In short, the portrait of Alice is interesting but we may have to wait for the next book to get the answers to questions raised here.

Marc Peyser is a former deputy editor at Newsweek, Budget Travel, and All You magazines. His work has appeared in the New York Times, Life, Vogue, Time Out New York, Conde Nast Traveler, Washingtonian, and the Best Business Writing 2003.

Timothy Dwyer was raised on Long Island's Eaton's Neck, swimming distance from Theodore Roosevelt's homestead at Sagamore Hill. He studied history and politics at Georgetown University's School of Foreign Service and at the College of Europe in Bruges, Belgium. His work has appeared in Time, Washingtonian, and He is the chief executive officer of The School Choice Group, an education advisory company.

1 comment:

  1. Hi Marian -
    I am sorry that you did not enjoy the book. Happily you are in the minority, but I understand and respect that everyone is entitled to their own tastes and preference. You have a great site here and I wish you well with it.
    I did notice that you provided an excerpt from one of the few negative reviews we received, so I think it is only fair to provide some context to Mr. Ward’s review, and correct the record with regard to an assertion he makes.

    First, you should note that the paragraph in the WSJ review immediately prior to the one you quote reveals something that might explain Mr. Ward’s churlish take on the book:
    “A number of Roosevelt biographers (including this one) have suggested that Eleanor did at least once lose her temper with Alice in print. Just before election day in 1936, a newspaper article charged that Theodore Roosevelt’s conquest of childhood asthma had made him champion “the strenuous life,” while FDR’s crippling had made him a “mollycoddle,” peddling a “mollycoddle philosophy.” Eleanor sprang to her husband’s defense: “No one who has brought himself back from what might have been an entire life of invalidism to strength, and activity, physical and mental and spiritual can ever be accused of preaching or exemplifying a mollycoddle philosophy.” It has always been assumed that the writer who aroused the first lady’s ire was Alice; she had said similar things often enough in private, after all. But the authors reveal that the writer was actually a more distant cousin, Nicholas Roosevelt. Alice had nothing to do with it.”
    Mr. Ward didn’t just assume it. He stated it as a fact in print. In other words, Mr. Ward made a mistake that even a high school student would be taken to task for: he failed to do basic research. Even the simplest search would have revealed that Alice Roosevelt did not write the article in question. Sadly for Mr. Ward, he repeated his error in the Ken Burns documentary.
    Secondly, he (and you, by quoting him) allege that Teague’s “Mrs. L.,” Felsenthal’s “Princess Alice,” and Cordery’s “Alice” cover the ground we cover in our book. That is false. Teague’s wonderful book is full of quotes from Alice, but her discussion of her relationship with her Hyde Park cousins doesn’t even reach to two pages. Cordery’s very detailed and well-written book provides a little more detail, but purely from Alice’s perspective, and still leaves out substantial portions. The total coverage of the family split in that book might come to ten pages if one were to be generous.

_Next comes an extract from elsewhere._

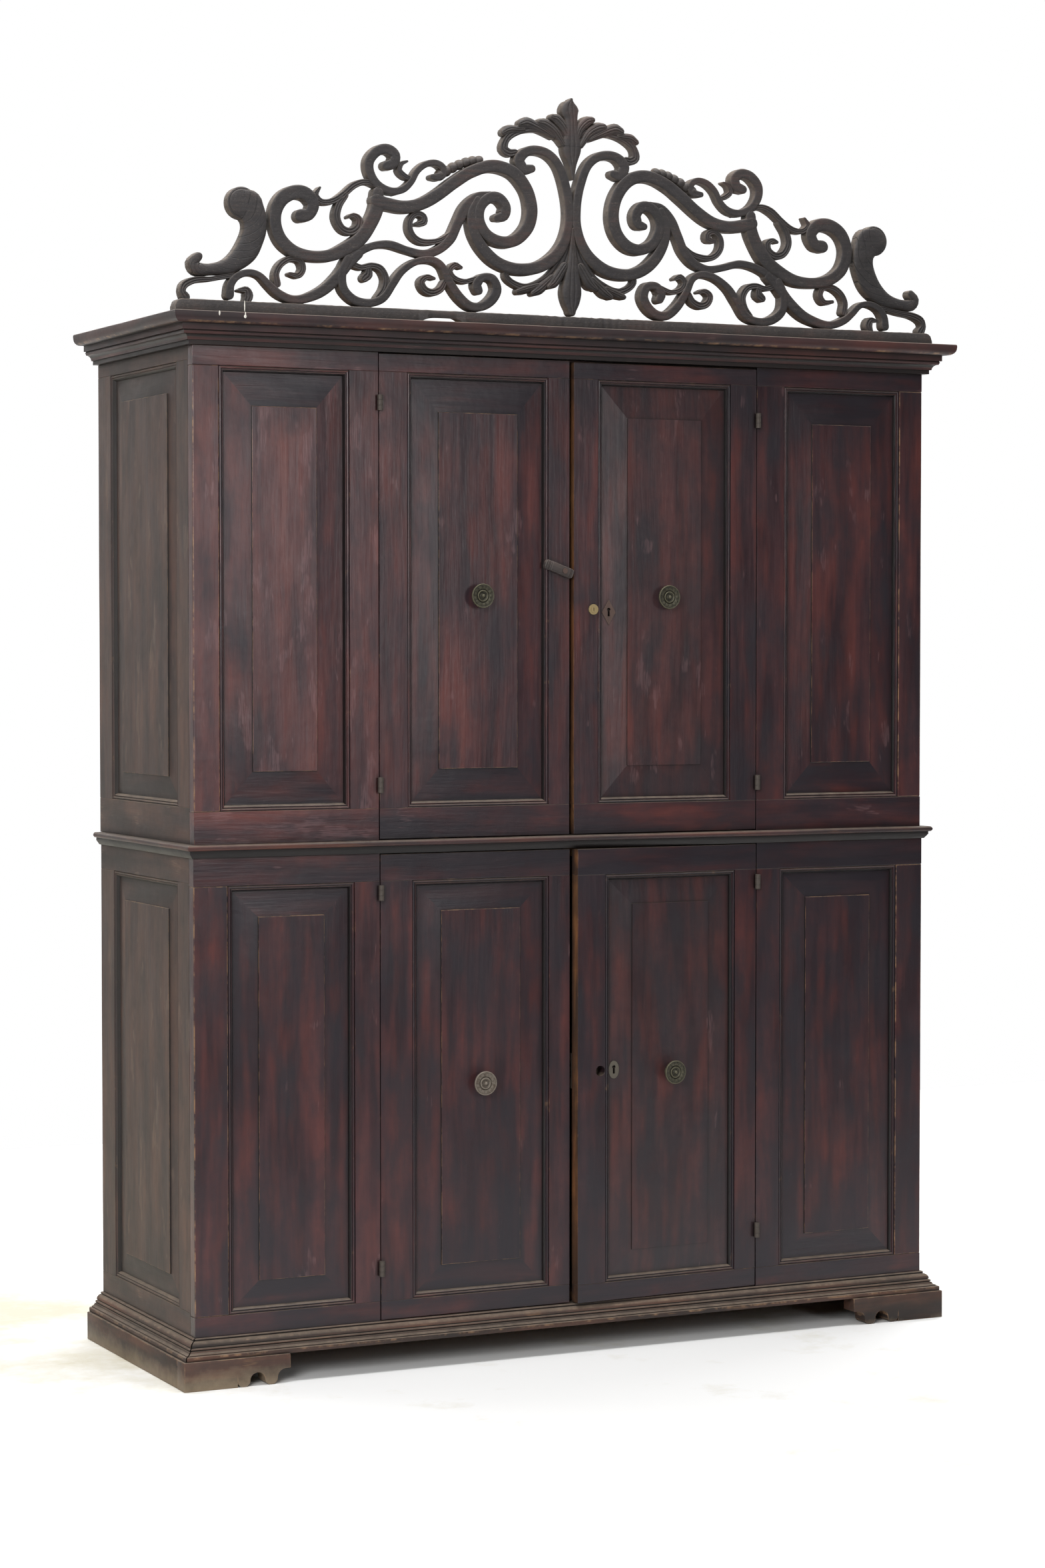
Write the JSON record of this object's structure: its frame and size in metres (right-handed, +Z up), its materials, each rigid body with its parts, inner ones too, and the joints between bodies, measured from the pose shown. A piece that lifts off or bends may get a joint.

    Then there is the work of Felsenthal. It is astonishing that any reputable historian would cite that work as anything other than a trashy slash piece. Packed full of salacious rumors put forward as “facts,” the sources for the juiciest stories are inevitably people who “wished to remain anonymous.” It’s like the National Enquirer’s version of history. I can’t help but wonder how Mr. Ward would have reacted if we had sourced our book that way.

    Finally, I would be delighted to discuss with you the question of Eleanor’s sexuality. I would be curious to know what you object to in our presentation of the issue. We tried to be balanced and objective, and reached a careful, limited conclusion. Curious as to what you think we should have said differently.